Few critics can unriddle;
Some say from pastrycook it came.
And some from Cat and Fiddle.
“From no trim beaux its name it boasts,
Grey statesmen or green wits.
But from the pell-mell peck of toasts
Of old cats and young kits.”
A feature of the club was its toasts. Every member was compelled to name a beauty, whose claims to the honour were then discussed; and if her name was approved, a special tumbler was consecrated to her, and verses to her honour engraved on it. Such of these tumblers as still survive must be very rare. When only eight years old, Lady Mary Wortley Montagu enjoyed the honour of having her charms commemorated on one of these “toasting tumblers.” Her father, afterwards Duke of Kingston, in a fit of caprice proposed “The Pretty Little Child” as his toast.
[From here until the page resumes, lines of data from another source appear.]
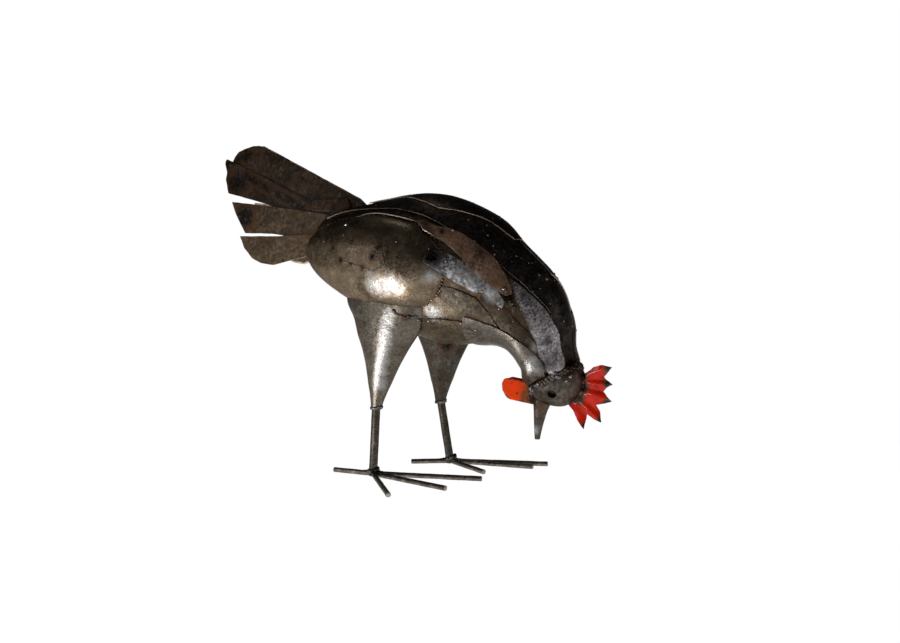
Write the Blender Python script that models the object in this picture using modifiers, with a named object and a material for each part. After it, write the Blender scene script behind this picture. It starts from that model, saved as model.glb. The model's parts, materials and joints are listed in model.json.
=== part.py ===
"""A pecking hen welded from beaten sheet steel and round bar.

Units are metres, +Z is up, +X is the way the hen faces and +Y is its left.
The figure is laid out with the point between its two feet as X = Y = 0. The last step
sets the origin at the middle of its bounding box, on the ground.
The body's own shape is given as millimetres on a hen of the design length, and follows
LENGTH. The stock that it is made from, the bars and the gaps have sizes of their own.
"""

import math

import bmesh
import bpy
from mathutils import Matrix, Vector
from mathutils.bvhtree import BVHTree

LENGTH = 0.534              # overall, from the tail's tip to the comb
DESIGN_LENGTH_MM = 534

SHEET = 0.0012              # steel drum sheet of the plates, blades and comb
LIFT = 0.0010               # how far the first plates stand off the beaten shell under them
PLATE_GAP = 0.0007          # left between plates that lap over each other
GAP = 0.0003                # left between other pieces that are welded to each other

# Bars and legs
TOE_BAR = 0.006
SHANK_BAR = 0.010
THIGH_MOUTH = 0.0126        # across the rolled end that the shank is welded into
STANCE = 0.120              # between the two feet, across
STRIDE = 0.036              # the left foot stands this far ahead of the right one
ANKLE_STANCE = 0.114        # between the two ankles, across
BAR_SIDES = 10
SHANK_SIDES = 12
THIGH_SIDES = 20

# Eyes
EYE_DIAMETER = 0.0085
EYE_DEPTH = 0.006


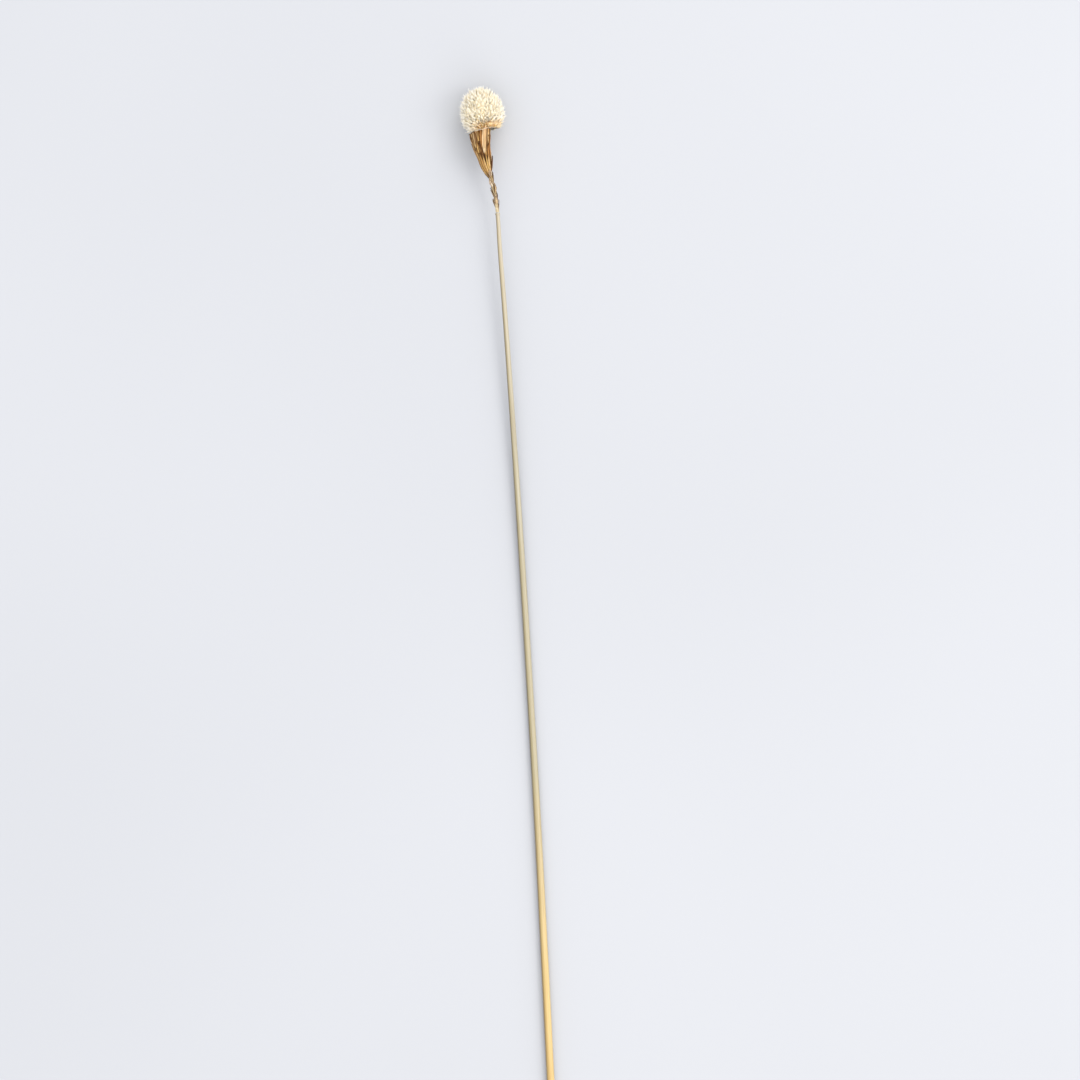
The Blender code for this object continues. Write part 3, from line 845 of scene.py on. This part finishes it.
# Scales grow in pairs, the second a little further up and round the stalk
SCALE_COUNT = 11
SCALE_FIRST = 1.2 * MM
SCALE_STEP = 1.9 * MM
SCALE_PAIR = ((0.0, 0.0), (0.95 * MM, 2.4))
SCALE_LENGTHS = (4.8 * MM, 6.0 * MM)
SCALE_WIDTH = 2.2 * MM
SCALE_SPLAY = 0.3 * MM
BRACT_SPLAY = 0.9 * MM
LEFT_FLARE = 0.4 * MM
FOOT_STRAY = 0.2
INNER_COUNT = 22
INNER_FEET_BELOW_NECK = (22.0 * MM, 7.0 * MM)
INNER_FIRST_TURN = 1.1
INNER_LENGTH = 13.0 * MM
INNER_WIDTH = 2.6 * MM
INNER_SPLAY = 0.5 * MM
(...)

The other members, who had never seen her, objected, but, the child having been sent for, found her charming, and yielded. The forward little girl was handed from knee to knee, petted and caressed by the assembled wits. Another celebrated toast of the Kit-Kat, mentioned by Walpole, was Lady Molyneux, who, he says, died smoking a pipe.
Several of the more celebrated of these “toasts” had their portraits hung in the club-room.
The character of the club was political as well as literary, but its chief aim was the promotion of culture and wit. The members subscribed the sum of 400 guineas to offer as prizes for the best comedies written.